I left with him feeling that we’d both been bullied. I was so pissed that our afternoon had been ruined, at least that’s how it felt. I understand that kids will be kids. They don’t have to want to play with him. They don’t even have to be good at sharing. But they do need to have parents that will supervise enough to let them know that pushing him away from the table is not acceptable. I really need some advice here because I feel like I find myself in this situation over and over again. What am I supposed to do when I am standing there watching a kid be mean to him and their parent does nothing? I mean, clearly these two parents had brought their kids there to play with the train so they could check out for a bit, and I understand the need to check out every so often.
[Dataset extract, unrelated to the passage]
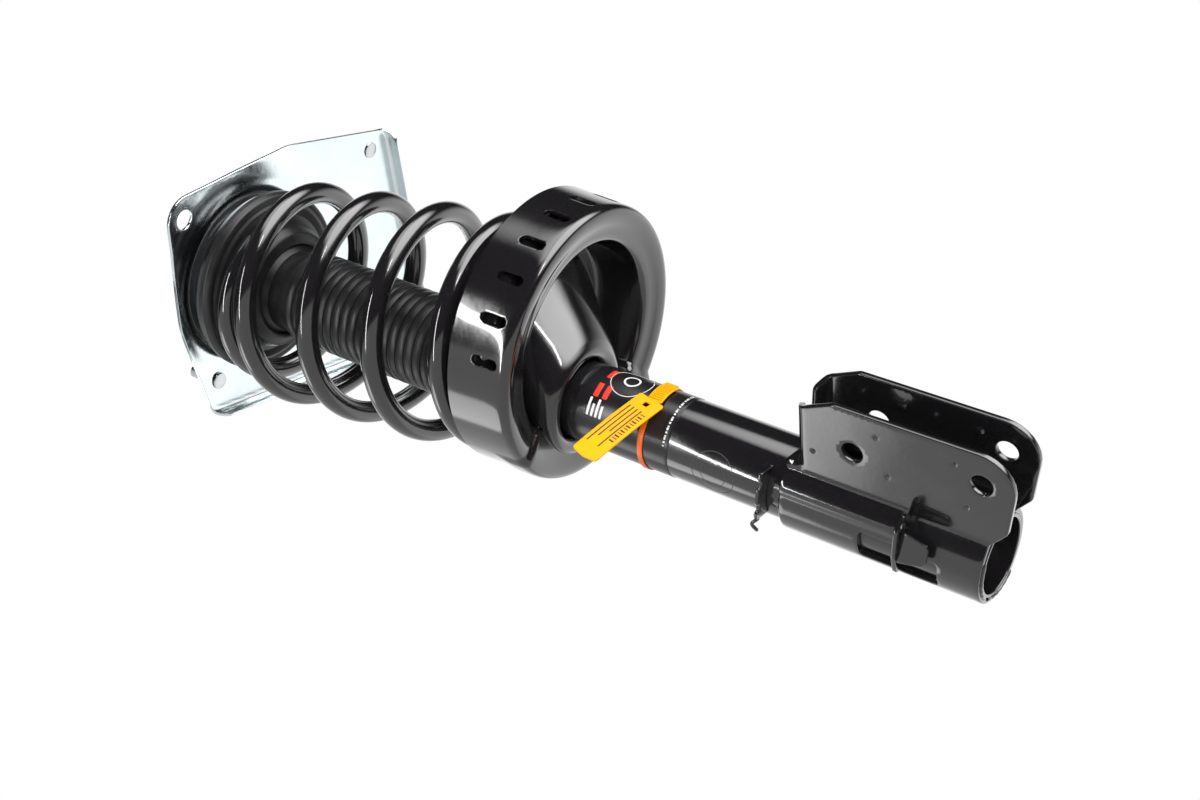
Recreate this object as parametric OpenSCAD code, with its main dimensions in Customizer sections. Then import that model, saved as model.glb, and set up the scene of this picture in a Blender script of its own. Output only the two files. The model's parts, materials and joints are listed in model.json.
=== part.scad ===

And I know their kids were older and maybe they don’t really need to deal with this stuff very often anymore. But wasn’t this a good opportunity to help their child exhibit some patience with a younger child? Or was I just totally wrong to take Sam somewhere to play with a train where there might be older kids in the first place? I really don’t know how I should have handled the situation but as I wiped tears from his eyes and put him in the car I knew that somewhere along the line I had not made the right choice, because he didn’t deserve to miss out on something he liked due to the behavior of everyone else. And I know that I get angry and am frustrated by situations like this frequently.

So tell me, am I expecting too much from other parents? Am I totally overprotective/overbearing/over-involved? Would you reprimand another person’s child if they didn’t? Would you feel comfortable sitting there and mediating while the other parent did nothing? Do you avoid these situations altogether? Do you try and let your child be independent and fend for himself until the bad thing happens rather than removing him in its anticipation? Honest answers please - I’m at a loss.